Report how many lines include the word "with", and nothing besides that number.

··· DATASET EXTRACT ···

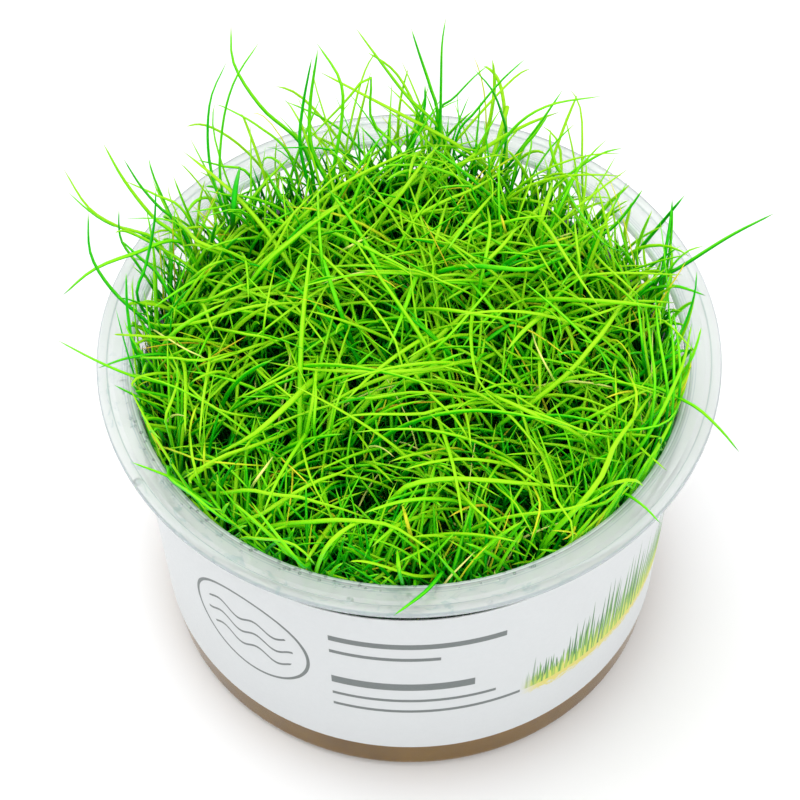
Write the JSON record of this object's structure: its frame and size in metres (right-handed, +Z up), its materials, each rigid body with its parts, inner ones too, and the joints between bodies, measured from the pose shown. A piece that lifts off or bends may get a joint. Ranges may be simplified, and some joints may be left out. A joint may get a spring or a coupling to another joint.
{
  "type": "dwarf hairgrass in a clear cup",
  "caption": "Dense tuft of dwarf hairgrass, fine green needle blades, growing from gel in a clear round plastic cup with a wide flange and a plain wrap label.",
  "frame": {"origin": "centre of the flat underside of the cup, on the surface it stands on", "axes": "+Z up along the cup's axis, -Y towards the side the label faces, +X to the right seen from there"},
  "size_m": [0.1143, 0.1011, 0.095],
  "materials": {
    "clear_plastic": "clear, glossy, lightly scuffed",
    "label_paper": "white coated label paper, satin, printed in grey and green",
    "gel": "olive-brown gel, moist, slightly cloudy",
    "grass": "living leaf, bright lime to deep green, soft sheen"
  },
  "bodies": {
    "root": {"cup": "clear_plastic", "label": "label_paper", "growth_gel": "gel", "hairgrass": "grass"}
  },
  "joints": []
}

···

▸ **SOLVED EXERCISE**: 2